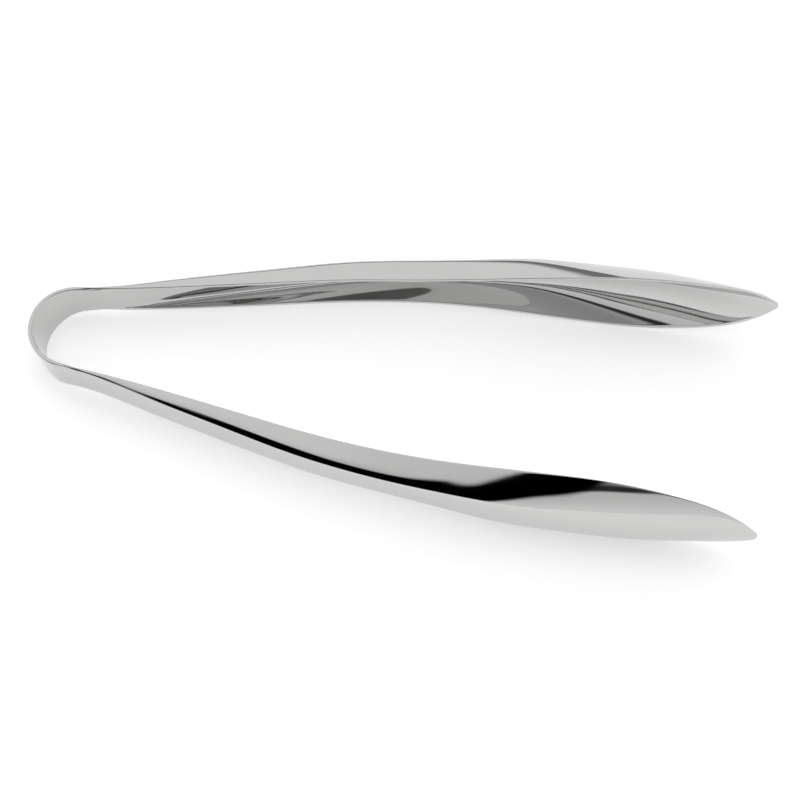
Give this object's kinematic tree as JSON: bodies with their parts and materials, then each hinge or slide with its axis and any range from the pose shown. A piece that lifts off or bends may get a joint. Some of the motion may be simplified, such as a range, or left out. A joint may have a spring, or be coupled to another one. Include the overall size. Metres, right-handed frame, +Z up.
{
  "type": "ice tongs",
  "caption": "Sprung one-piece ice tongs: a U-bend bow, two channel-section arms and two leaf-shaped scoops in mirror-polished stainless steel.",
  "frame": {"origin": "centre of the bounding box's underside: half way from the bow to the tips, midway between the arms, at the height of the scoops' lower edges, on which the tongs lie", "axes": "+X from the bow to the tips, +Y across the opening towards the left arm, +Z up, across the width of the strip, with the tongs lying on their side"},
  "size_m": [0.175, 0.0656, 0.0248],
  "materials": {
    "polished_steel": "mirror-polished stainless steel"
  },
  "bodies": {
    "bow": {"spring_bow": "polished_steel"},
    "left_arm": {"left_handle": "polished_steel", "left_scoop": "polished_steel"},
    "right_arm": {"right_handle": "polished_steel", "right_scoop": "polished_steel"}
  },
  "joints": [
    {"name": "left_squeeze", "type": "hinge", "parent": "bow", "child": "left_arm", "pos_m": [-0.08326, 0.00656, 0.0124], "axis": [0, 0, -1], "range_deg": [-2.5, 9.4], "stiffness_Nm_per_rad": 5.3, "deforming": ["spring_bow"]},
    {"name": "right_squeeze", "type": "hinge", "parent": "bow", "child": "right_arm", "pos_m": [-0.08326, -0.00656, 0.0124], "axis": [0, 0, 1], "range_deg": [-2.5, 9.4], "stiffness_Nm_per_rad": 5.3, "deforming": ["spring_bow"]}
  ],
  "couplings": [
    {"joint": "right_squeeze", "follows": "left_squeeze", "ratio": 1}
  ]
}
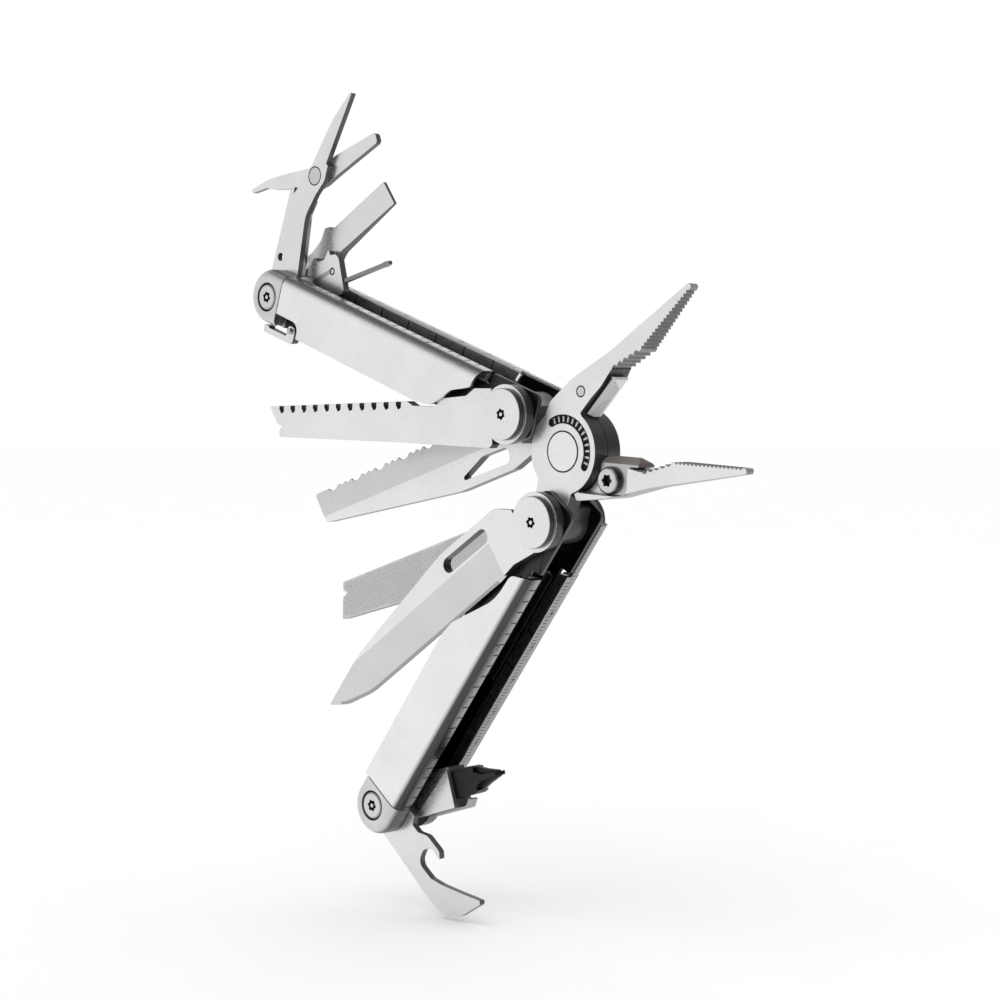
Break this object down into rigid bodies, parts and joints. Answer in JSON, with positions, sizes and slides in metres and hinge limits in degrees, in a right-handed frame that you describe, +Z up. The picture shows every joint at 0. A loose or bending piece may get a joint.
:::
WORK TO BE COMPLETED: Extract each line of the listing above, copying it word for word.

REPLY:
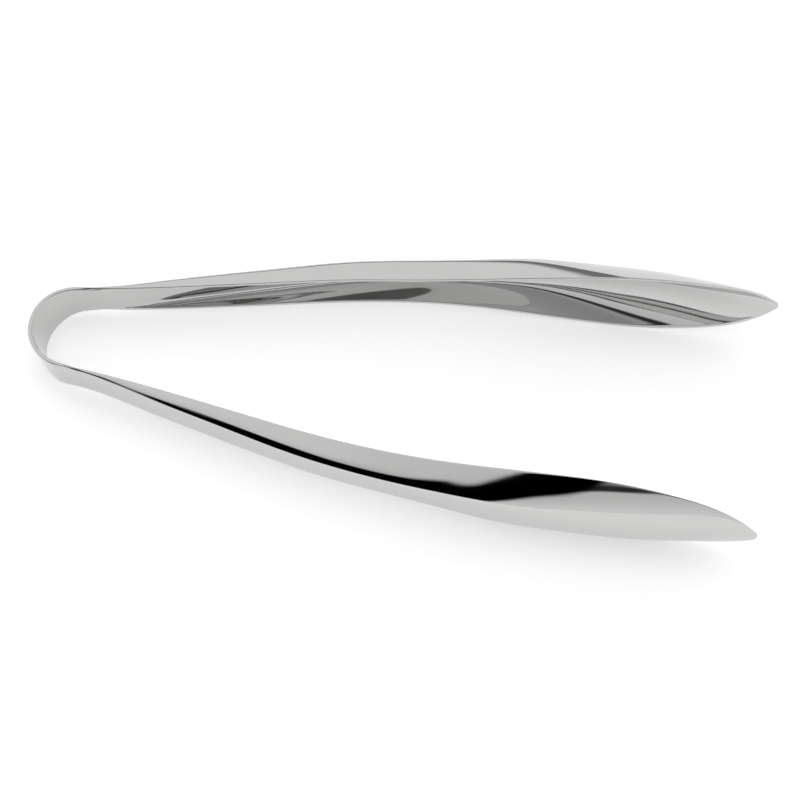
Give this object's kinematic tree as JSON: bodies with their parts and materials, then each hinge or slide with its axis and any range from the pose shown. A piece that lifts off or bends may get a joint. Some of the motion may be simplified, such as a range, or left out. A joint may have a spring, or be coupled to another one. Include the overall size. Metres, right-handed frame, +Z up.
{
  "type": "ice tongs",
  "caption": "Sprung one-piece ice tongs: a U-bend bow, two channel-section arms and two leaf-shaped scoops in mirror-polished stainless steel.",
  "frame": {"origin": "centre of the bounding box's underside: half way from the bow to the tips, midway between the arms, at the height of the scoops' lower edges, on which the tongs lie", "axes": "+X from the bow to the tips, +Y across the opening towards the left arm, +Z up, across the width of the strip, with the tongs lying on their side"},
  "size_m": [0.175, 0.0656, 0.0248],
  "materials": {
    "polished_steel": "mirror-polished stainless steel"
  },
  "bodies": {
    "bow": {"spring_bow": "polished_steel"},
    "left_arm": {"left_handle": "polished_steel", "left_scoop": "polished_steel"},
    "right_arm": {"right_handle": "polished_steel", "right_scoop": "polished_steel"}
  },
  "joints": [
    {"name": "left_squeeze", "type": "hinge", "parent": "bow", "child": "left_arm", "pos_m": [-0.08326, 0.00656, 0.0124], "axis": [0, 0, -1], "range_deg": [-2.5, 9.4], "stiffness_Nm_per_rad": 5.3, "deforming": ["spring_bow"]},
    {"name": "right_squeeze", "type": "hinge", "parent": "bow", "child": "right_arm", "pos_m": [-0.08326, -0.00656, 0.0124], "axis": [0, 0, 1], "range_deg": [-2.5, 9.4], "stiffness_Nm_per_rad": 5.3, "deforming": ["spring_bow"]}
  ],
  "couplings": [
    {"joint": "right_squeeze", "follows": "left_squeeze", "ratio": 1}
  ]
}
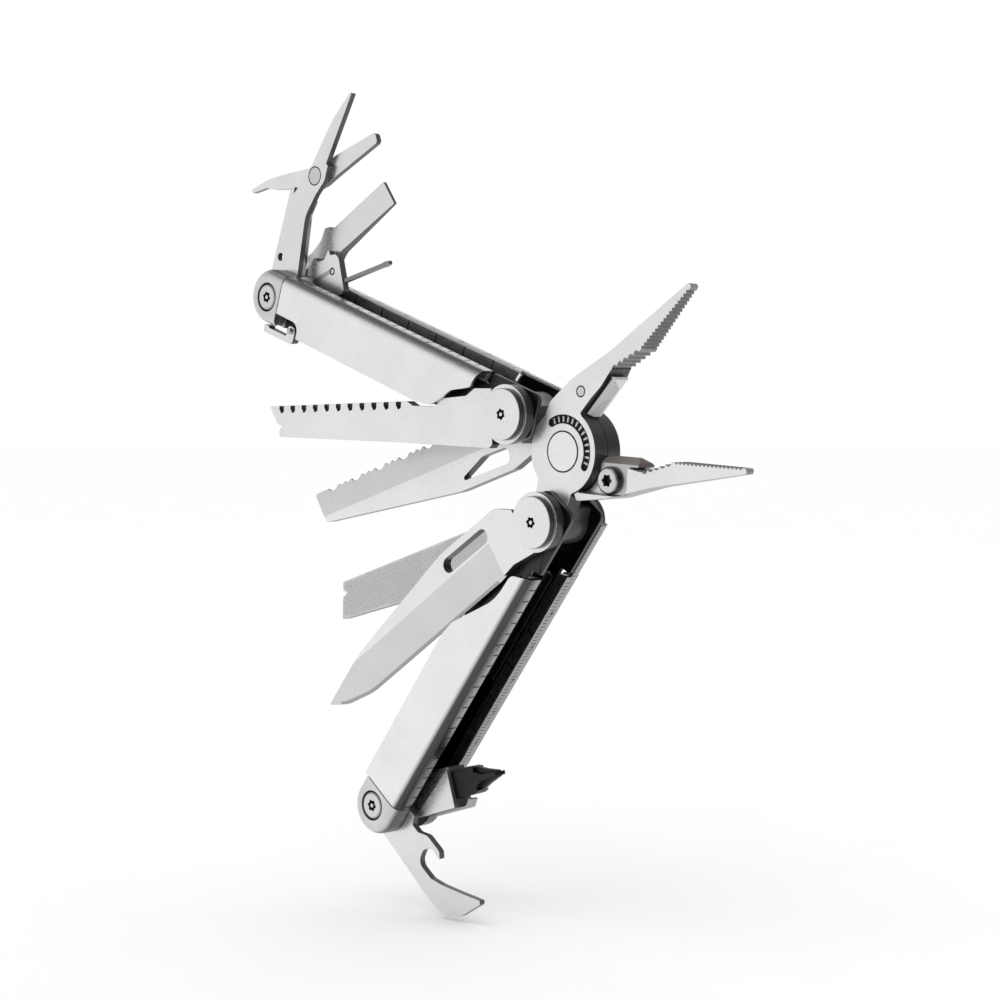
Break this object down into rigid bodies, parts and joints. Answer in JSON, with positions, sizes and slides in metres and hinge limits in degrees, in a right-handed frame that you describe, +Z up. The picture shows every joint at 0. A loose or bending piece may get a joint.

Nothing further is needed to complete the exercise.